Exercise brief: Reproduce the entries below in full, word for word.

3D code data
· · · ·

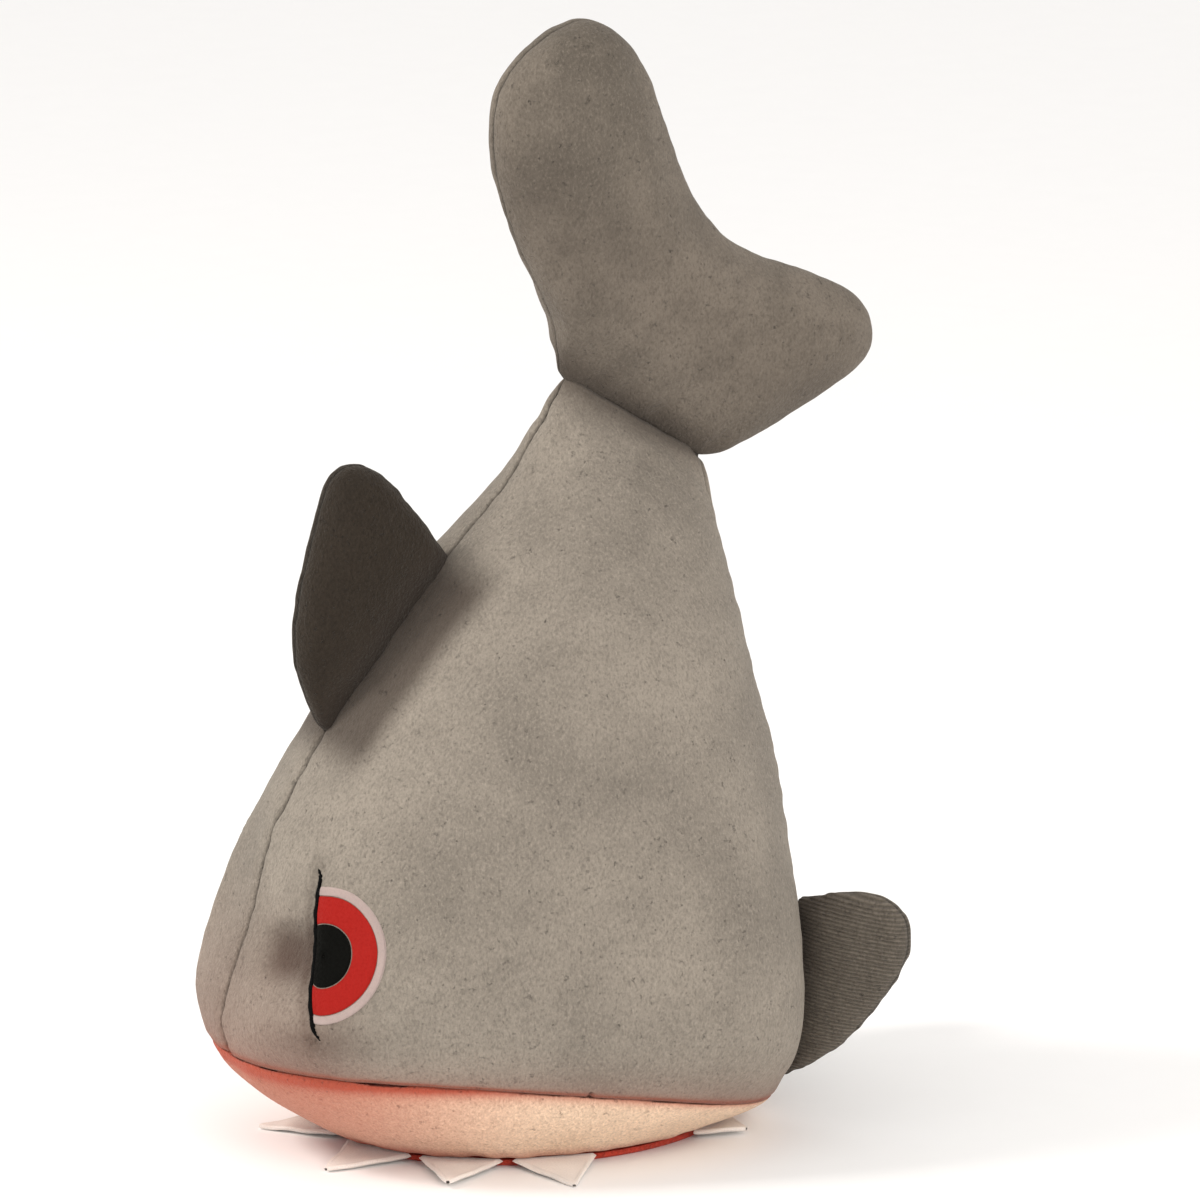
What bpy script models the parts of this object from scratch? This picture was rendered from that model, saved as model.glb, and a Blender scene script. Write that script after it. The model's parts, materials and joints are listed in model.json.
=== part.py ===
"""A stuffed plush shark that is worn as a head cover: its open mouth faces down and its tail points up.

Sizes are in millimetres and are scaled to metres once, when a mesh is made. +Z points from the mouth to
the tail, -X to the shark's nose and back, +X to its belly, and -Y to its left side. The origin is the
centre of the head opening, on the plane that the mouth rests on.
"""

import math

import bmesh
import bpy
from mathutils import Vector
from mathutils.bvhtree import BVHTree
from mathutils.geometry import delaunay_2d_cdt

METRES_PER_MM = 0.001

# Cloth and clearances
SKIN = 2.5  # velvet with its backing and half its pile
LINING = 2.0
FELT = 2.4  # two layers of felt glued together
EMBROIDERY = 1.2
SEAM_GAP = 0.6  # between two pieces of cloth along a seam
FILL_GAP = 0.6  # between a skin and the filling behind it

# Body: cross-sections from the hem over the mouth up to the neck. Each runs from a point on the back
# (x, z) to a point on the belly (x, z), with its half width, its squareness (2 is an ellipse) and how far
# it narrows towards the back.
BODY_SECTIONS = [
    ((-173, 58), (119, 14), 113, 2.5, 0.17),
    ((-175, 84), (127, 52), 122, 2.9, 0.20),
    ((-158, 132), (130, 100), 124, 2.6, 0.18),
    ((-146, 173), (132, 143), 118, 2.2, 0.12),
    ((-121, 216), (130, 183), 107, 2.0, 0.05),
    ((-86, 261), (121.5, 224), 92, 2.0, 0.0),
    ((-51, 304), (112.5, 266), 71, 2.0, 0.0),
    ((-13, 345), (103.5, 306), 44, 2.0, 0.0),
    ((17, 393), (98, 343), 9, 2.2, 0.0),
]
HEM_LIFT = 10.5  # how far the hem rises over the corners of the mouth
HEM_LIFT_END = 0.3  # share of the body's length at which that rise has died out
BELLY_SEAM = math.radians(21)  # where the belly panel meets the side panels
FILL_SPLIT = 0.4375  # share of the body's length where the stuffing round the head ends
FILL_TOP = 0.985

# Head opening, its lining and the lip round it
MOUTH = (96, 74)  # half length and half width of the opening
CROWN = (MOUTH[0] + 4, MOUTH[1] + 6)  # the same where the dome begins
DOME_START = 95
DOME_HEIGHT = 72
REST_RIM = 7.5  # width of the flat ring that the shark stands on, past the opening
TOOTH_LINE = (MOUTH[0] + 13, MOUTH[1] + 11)  # where the teeth are sewn, just past that ring
TOOTH_LINE_HEIGHT = 3.7
LIP_BOTTOM = 6.0
LIP_STRAIGHTNESS = 0.62  # 0 is a round lip, 1 a straight one

# Teeth
TOOTH_DROOP = 1.8  # how much lower the tip lies than the sewn edge
TOOTH_TIP_RADIUS = 1.5
TOOTH_GAP = 5.2  # between neighbours along the tooth line
# For each jaw: angles where the left row starts and ends, number in the row and length of a tooth
TEETH = {
    "upper": (math.radians(-90), math.radians(-177), 3, 40),
    "lower": (math.radians(-32), math.radians(-58), 1, 20),
}

# Fins and tail: outlines as (along the base, away from its hinge line)
BASE = SKIN + 0.5  # how far above its hinge line a fin's cloth starts
TAIL_BASE = BASE + 1
DORSAL_BASE = (0.5, 0.75)  # shares of the body's length where its seam starts and ends
DORSAL_DIRECTION = (-1, 0, 0.8)
DORSAL_OUTLINE = [
    (1, BASE), (11, 17), (41, 45), (80, 64), (110, 76), (124, 71), (128, 52), (121, 21), (115, BASE),
]
DORSAL_HALF_THICKNESS = 12
PECTORAL_BASE = (0.02, 0.29)
PECTORAL_AZIMUTH = math.radians(50)
PECTORAL_OUTLINE = [
    (0, BASE), (6, 10), (20, 23), (41, 38), (63, 51), (84, 58), (98, 56), (107, 46), (108, 28), (100, BASE),
]
PECTORAL_HALF_THICKNESS = 8
TAIL_OUTLINE = [
    (0, TAIL_BASE), (-24, 24), (-64, 52), (-97, 83), (-111, 119), (-91, 161), (-56, 163), (-22, 141), (18, 113),
    (56, 104), (99, 110), (131, 109), (149, 92), (143, 69), (116, 27), (95, TAIL_BASE),
]
TAIL_HALF_THICKNESS = 19
PILLOW_ROUND = 32  # how far in from a seam a fin reaches its full thickness
BASE_SLOPE = 0.55  # rise of a fin's faces away from its hinge line
SEAM_ALLOWANCE = 3.0

# Eyes, as radii from the eye's centre
EYE_PLACE = (0.226, math.radians(-145.5))  # share of the body's length, and angle round it
EYE_FACING = math.radians(-52)
EYE_LEAN = math.radians(7)
EYE_WHITE_RADIUS = 33.4
IRIS_RADIUS = 29
PUPIL_RADIUS = 15.5
EYE_GAP = 0.4
BROW_HALF_LENGTH = 42
BROW_BOW = 4.0
BROW_CUT = 4.2  # how far in front of the eye's centre the brow's ends lie
BROW_WIDTH = 2.6

# Mesh density
SIDE_COLUMNS = 20
BELLY_COLUMNS = 5
ROWS_PER_SECTION = 2
HOLLOW_ROWS = 5
DOME_ROWS = 6
LIP_STEPS = 6
SPLINE_STEPS = 3
SHEET_SPACING = 15

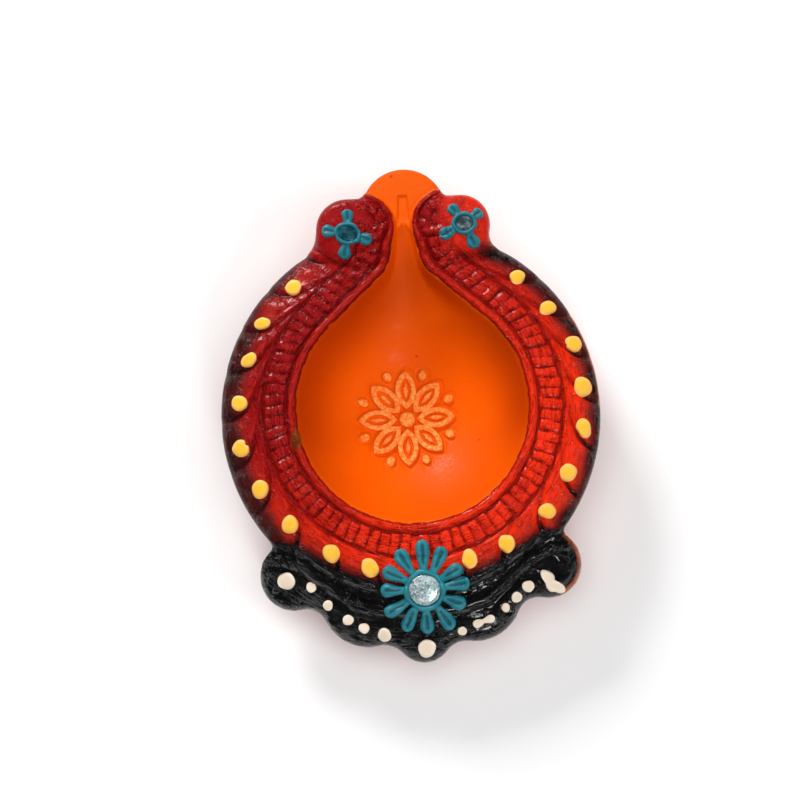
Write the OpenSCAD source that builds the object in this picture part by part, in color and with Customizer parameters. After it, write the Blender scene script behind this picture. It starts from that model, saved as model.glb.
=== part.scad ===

· · · ·

Output:
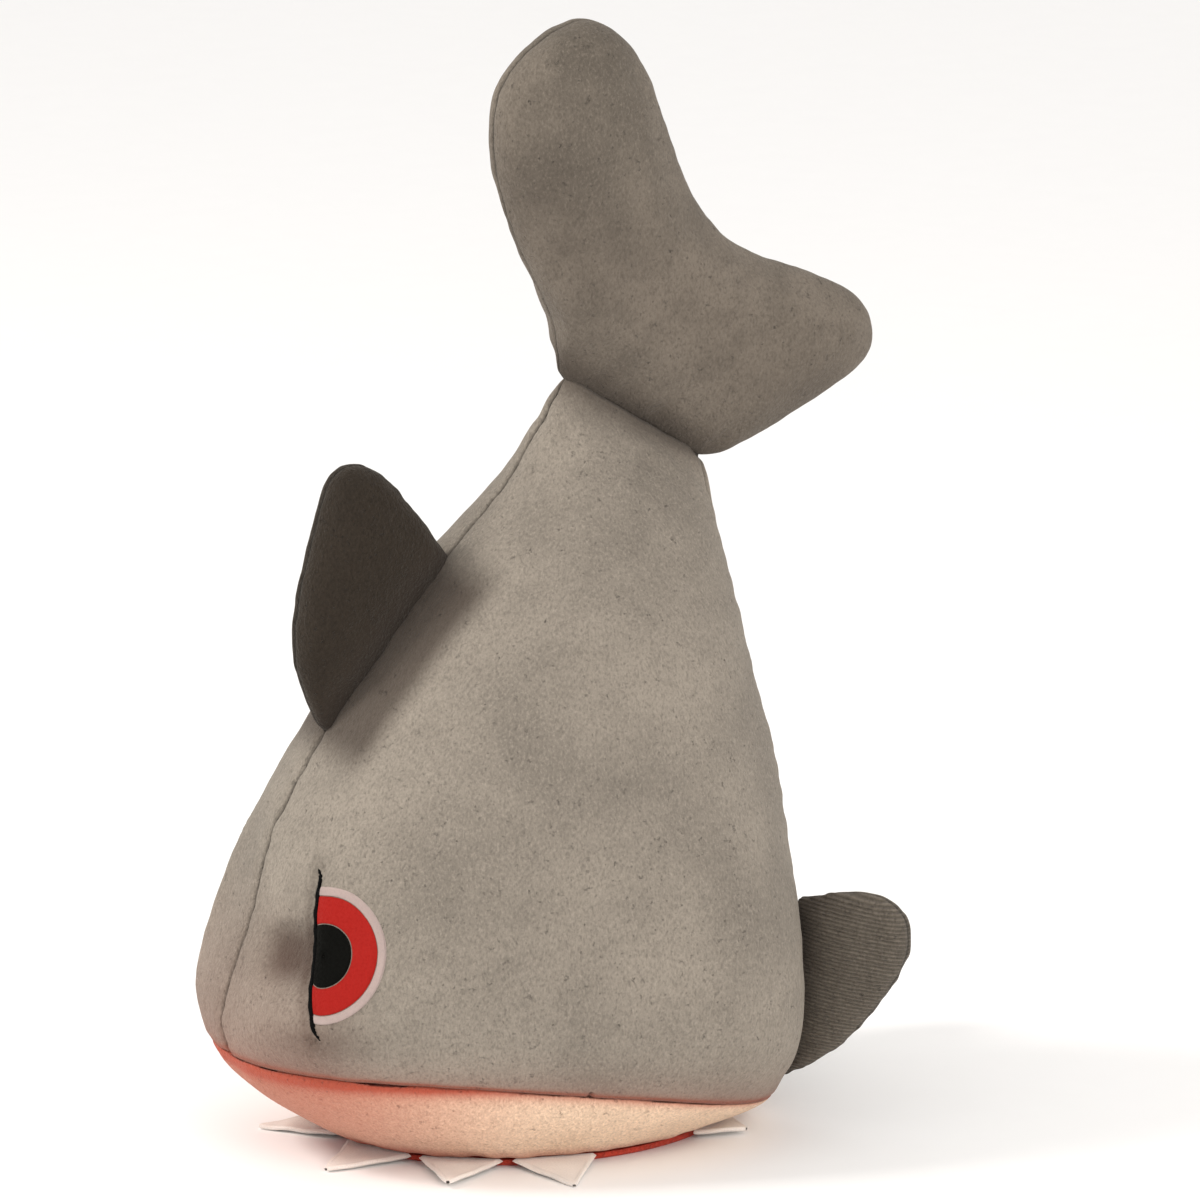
What bpy script models the parts of this object from scratch? This picture was rendered from that model, saved as model.glb, and a Blender scene script. Write that script after it. The model's parts, materials and joints are listed in model.json.
=== part.py ===
"""A stuffed plush shark that is worn as a head cover: its open mouth faces down and its tail points up.

Sizes are in millimetres and are scaled to metres once, when a mesh is made. +Z points from the mouth to
the tail, -X to the shark's nose and back, +X to its belly, and -Y to its left side. The origin is the
centre of the head opening, on the plane that the mouth rests on.
"""

import math

import bmesh
import bpy
from mathutils import Vector
from mathutils.bvhtree import BVHTree
from mathutils.geometry import delaunay_2d_cdt

METRES_PER_MM = 0.001

# Cloth and clearances
SKIN = 2.5  # velvet with its backing and half its pile
LINING = 2.0
FELT = 2.4  # two layers of felt glued together
EMBROIDERY = 1.2
SEAM_GAP = 0.6  # between two pieces of cloth along a seam
FILL_GAP = 0.6  # between a skin and the filling behind it

# Body: cross-sections from the hem over the mouth up to the neck. Each runs from a point on the back
# (x, z) to a point on the belly (x, z), with its half width, its squareness (2 is an ellipse) and how far
# it narrows towards the back.
BODY_SECTIONS = [
    ((-173, 58), (119, 14), 113, 2.5, 0.17),
    ((-175, 84), (127, 52), 122, 2.9, 0.20),
    ((-158, 132), (130, 100), 124, 2.6, 0.18),
    ((-146, 173), (132, 143), 118, 2.2, 0.12),
    ((-121, 216), (130, 183), 107, 2.0, 0.05),
    ((-86, 261), (121.5, 224), 92, 2.0, 0.0),
    ((-51, 304), (112.5, 266), 71, 2.0, 0.0),
    ((-13, 345), (103.5, 306), 44, 2.0, 0.0),
    ((17, 393), (98, 343), 9, 2.2, 0.0),
]
HEM_LIFT = 10.5  # how far the hem rises over the corners of the mouth
HEM_LIFT_END = 0.3  # share of the body's length at which that rise has died out
BELLY_SEAM = math.radians(21)  # where the belly panel meets the side panels
FILL_SPLIT = 0.4375  # share of the body's length where the stuffing round the head ends
FILL_TOP = 0.985

# Head opening, its lining and the lip round it
MOUTH = (96, 74)  # half length and half width of the opening
CROWN = (MOUTH[0] + 4, MOUTH[1] + 6)  # the same where the dome begins
DOME_START = 95
DOME_HEIGHT = 72
REST_RIM = 7.5  # width of the flat ring that the shark stands on, past the opening
TOOTH_LINE = (MOUTH[0] + 13, MOUTH[1] + 11)  # where the teeth are sewn, just past that ring
TOOTH_LINE_HEIGHT = 3.7
LIP_BOTTOM = 6.0
LIP_STRAIGHTNESS = 0.62  # 0 is a round lip, 1 a straight one

# Teeth
TOOTH_DROOP = 1.8  # how much lower the tip lies than the sewn edge
TOOTH_TIP_RADIUS = 1.5
TOOTH_GAP = 5.2  # between neighbours along the tooth line
# For each jaw: angles where the left row starts and ends, number in the row and length of a tooth
TEETH = {
    "upper": (math.radians(-90), math.radians(-177), 3, 40),
    "lower": (math.radians(-32), math.radians(-58), 1, 20),
}

# Fins and tail: outlines as (along the base, away from its hinge line)
BASE = SKIN + 0.5  # how far above its hinge line a fin's cloth starts
TAIL_BASE = BASE + 1
DORSAL_BASE = (0.5, 0.75)  # shares of the body's length where its seam starts and ends
DORSAL_DIRECTION = (-1, 0, 0.8)
DORSAL_OUTLINE = [
    (1, BASE), (11, 17), (41, 45), (80, 64), (110, 76), (124, 71), (128, 52), (121, 21), (115, BASE),
]
DORSAL_HALF_THICKNESS = 12
PECTORAL_BASE = (0.02, 0.29)
PECTORAL_AZIMUTH = math.radians(50)
PECTORAL_OUTLINE = [
    (0, BASE), (6, 10), (20, 23), (41, 38), (63, 51), (84, 58), (98, 56), (107, 46), (108, 28), (100, BASE),
]
PECTORAL_HALF_THICKNESS = 8
TAIL_OUTLINE = [
    (0, TAIL_BASE), (-24, 24), (-64, 52), (-97, 83), (-111, 119), (-91, 161), (-56, 163), (-22, 141), (18, 113),
    (56, 104), (99, 110), (131, 109), (149, 92), (143, 69), (116, 27), (95, TAIL_BASE),
]
TAIL_HALF_THICKNESS = 19
PILLOW_ROUND = 32  # how far in from a seam a fin reaches its full thickness
BASE_SLOPE = 0.55  # rise of a fin's faces away from its hinge line
SEAM_ALLOWANCE = 3.0

# Eyes, as radii from the eye's centre
EYE_PLACE = (0.226, math.radians(-145.5))  # share of the body's length, and angle round it
EYE_FACING = math.radians(-52)
EYE_LEAN = math.radians(7)
EYE_WHITE_RADIUS = 33.4
IRIS_RADIUS = 29
PUPIL_RADIUS = 15.5
EYE_GAP = 0.4
BROW_HALF_LENGTH = 42
BROW_BOW = 4.0
BROW_CUT = 4.2  # how far in front of the eye's centre the brow's ends lie
BROW_WIDTH = 2.6

# Mesh density
SIDE_COLUMNS = 20
BELLY_COLUMNS = 5
ROWS_PER_SECTION = 2
HOLLOW_ROWS = 5
DOME_ROWS = 6
LIP_STEPS = 6
SPLINE_STEPS = 3
SHEET_SPACING = 15

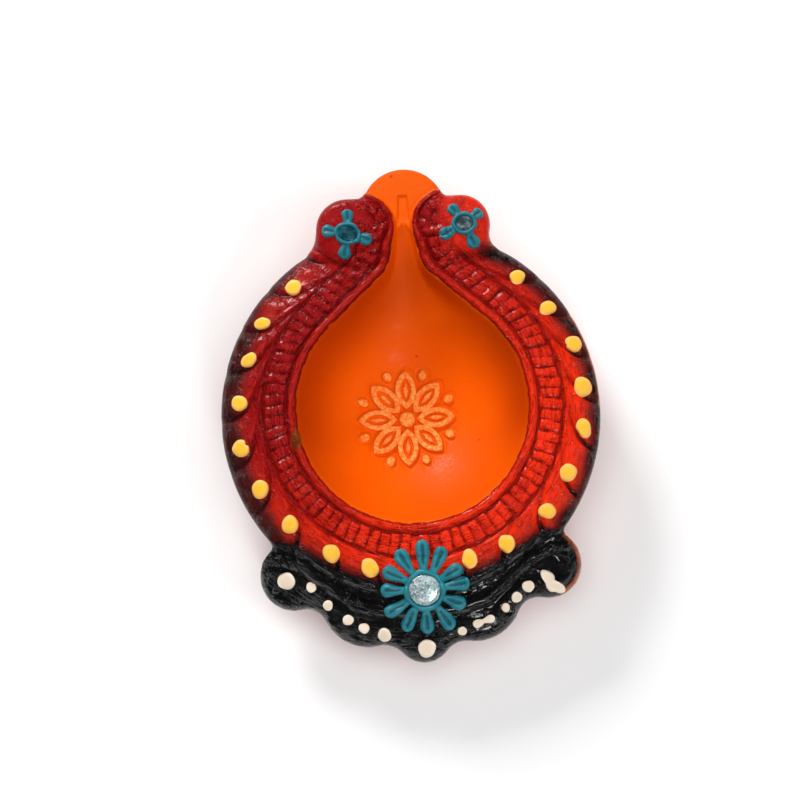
Write the OpenSCAD source that builds the object in this picture part by part, in color and with Customizer parameters. After it, write the Blender scene script behind this picture. It starts from that model, saved as model.glb.
=== part.scad ===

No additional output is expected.